Le lendemain, le demandeur était présent quand on a tiré des coups de feu à l'extérieur de son Imambargah. En outre, des personnes se trouvant de l'autre côté du mur ont crié son nom et proféré des menaces de mort.
Le demandeur est passé dans la clandestinité et s'est enfui du Pakistan le 17 mai 2002. Il a demandé l'asile au Canada le même jour. [Décision, à la page 1.]
[3] L'analyse sur laquelle est fondé le rejet de la demande d'asile présentée par le demandeur est rédigée comme suit :
Analyses
À la partie 2 du rapport d'Amnistie Internationale (AI) intitulé No Protection Against Targeted Killings, paru en octobre 2002 (pièce R-1, partie 1.15), on indique les groupes chiites les plus à risque : médecins, professionnels, membres du clergé et autres personnes qui tentent de faire la médiation entre les deux groupes. Le demandeur n'entre dans aucun de ces groupes.

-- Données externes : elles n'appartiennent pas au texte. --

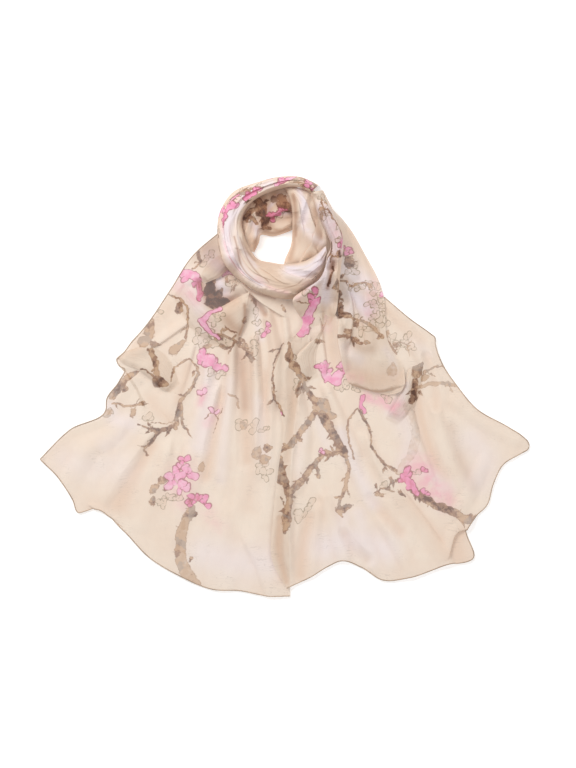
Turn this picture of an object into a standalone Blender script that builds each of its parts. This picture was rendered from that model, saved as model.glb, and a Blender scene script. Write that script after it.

D'autres personnes se trouvant dans une situation comparable à celle du demandeur sont toujours au Pakistan. Le père du demandeur, ses frères et même la personne qui a remplacé le demandeur en qualité de président du comité de son Imambargah sont au Pakistan. Le conseil a fait valoir qu'il existe certaines différences entre chacune de ces personnes et le demandeur, mais je crois plutôt qu'ils sont tous des Chiites qui assistent régulièrement aux services religieux. Dans le cas du président, on parle en outre d'un rôle visible dans la communauté chiite. Je constate que toutes ces personnes se trouvent toujours au Pakistan et n'ont pas signalé de problèmes reliés au SSP.
Le demandeur a témoigné que selon lui, son unique problème découlait du fait qu'il s'est rendu au poste de police et a signalé que Maulvi Siddique était selon lui la source du problème. Je reconnais qu'il est possible que cette action ait attiré l'attention du SSP. Cependant, compte tenu que le profil du demandeur ne correspond à aucun des groupes identifiés par AI et qu'un certain nombre de personnes se trouvant dans une situation comparable à celle du demandeur se trouvent toujours au Pakistan et n'ont pas signalé de problème, je conclus selon la prépondérance des probabilités que cette action n'a pu à elle seule faire du demandeur une cible du SSP.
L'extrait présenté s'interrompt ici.